0

I have a main() on Linux that receives command line arguments as char**

int main(int argc ,char * argv[]) 

In my cross platform program I want to use the command line arguments as char16_t. Therefore I need to convert char->char16_t. How do I do that? I tried this but once I leave the loop my debugger shows strange characters in the array.

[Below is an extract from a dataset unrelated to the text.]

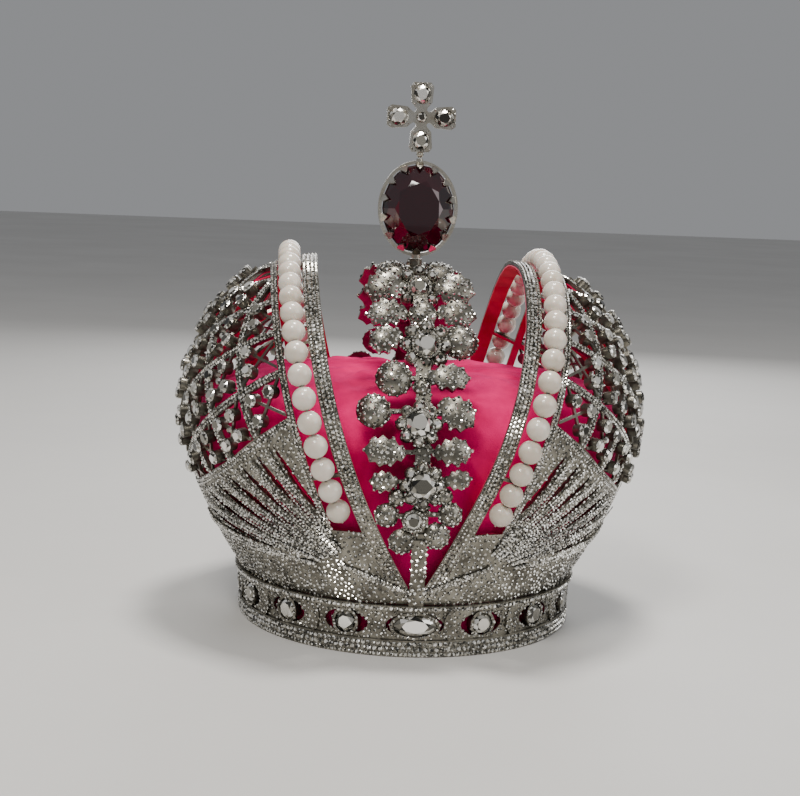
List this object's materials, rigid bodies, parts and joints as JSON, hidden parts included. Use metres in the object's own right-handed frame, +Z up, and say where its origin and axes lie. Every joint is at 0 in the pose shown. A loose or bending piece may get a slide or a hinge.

What did I do wrong?

//u16String <- string
std::u16string u16string_from_string(std::string const str) {
  std::wstring_convert<std::codecvt_utf8_utf16<char16_t>, char16_t> converter;
  return converter.from_bytes(str);
}


bool convert_argv_to_char16(int argc,char * argv[]){    
  char16_t * argv16[argc];
  int i=0;

  // for each arg
  for (char **arg = argv; *arg; ++arg) { 
      std::string S(*arg);
      std::u16string S16 = u16string_from_string(S);
      const char16_t* cc_16 = S16.c_str();
      char16_t* c_16 = (char16_t*) cc_16;    
      argv16[i] = c_16;
      i++;
  }    
  return true;
}
user3443063
  • 1,455
  • 4
  • 23
  • 37
  • 2
    The pointer you store in `argv16[i]` becomes invalid once the `std::u16string` goes out of scope. – Botje Jun 30 '23 at 08:45
  • 2
    Whenever you feel the need to do a C-style cast when programming in C++, you should take that as a sign that you're probably doing something wrong. Casting away `const` is usually one such thing which is wrong. – Some programmer dude Jun 30 '23 at 08:46
  • 2
    As for your problem, why not simply convert to a `std::vector`? What do you need the array for later? – Some programmer dude Jun 30 '23 at 08:47
  • Messing with pointers is what you did wrong. You have no choice with `argv` but `argv16` should be `std::vector`. Probably you think you need the pointers for some reason, but probably you are wrong. – john Jun 30 '23 at 08:54
  • 2
    Also `char16_t * argv16[argc];` is simply not legal C++. In C++ [array bounds must be constant](https://stackoverflow.com/questions/39334435/variable-length-array-vla-in-c-compilers). – john Jun 30 '23 at 08:55
  • 2
    BTW: you seem to use UTF-16 in your application throughout platforms. This is a viable solution, but I would highly suggest you use **UTF-8** on all cross-platform code, only converting to UTF-16 when needed (typically on Windows). This is what we are doing in our company. And now UTF-8 can finally be used as a locale in Windows 10: so the conversion to UTF-16 is theoretically no more needed. – prapin Jun 30 '23 at 10:53

1 Answers1

0

To fix this issue, you need to ensure that the converted std::u16string objects have a lifetime that extends beyond the convert_argv_to_char16 function. One way to achieve this is by using a std::vector<std::u16string> to store the converted arguments. This way, the vector will keep the std::u16string objects alive until the end of the function and you can safely assign the pointers to argv16

#include <vector>
#include <string>
#include <codecvt>

// u16String <- string
std::u16string u16string_from_string(const std::string& str) {
    std::wstring_convert<std::codecvt_utf8_utf16<char16_t>, char16_t> converter;
    return converter.from_bytes(str);
}

bool convert_argv_to_char16(int argc, char* argv[]) {
    std::vector<std::u16string> argv16;

    // Convert each arg and store it in the vector
    for (int i = 0; i < argc; ++i) {
        std::u16string S16 = u16string_from_string(argv[I]);
        argv16.push_back(S16);
    }

    // Now you can use argv16 as char16_t* argv[]
    // For example, you can access the elements using argv16[i].c_str()

    return true;
}

By using the std::vector<std::u16string> to store the converted arguments, you ensure their validity throughout the scope of the function. Once the function convert_argv_to_char16 returns, the std::u16string objects in the vector will be destroyed, but the argv16 array won't be holding pointers to invalid memory.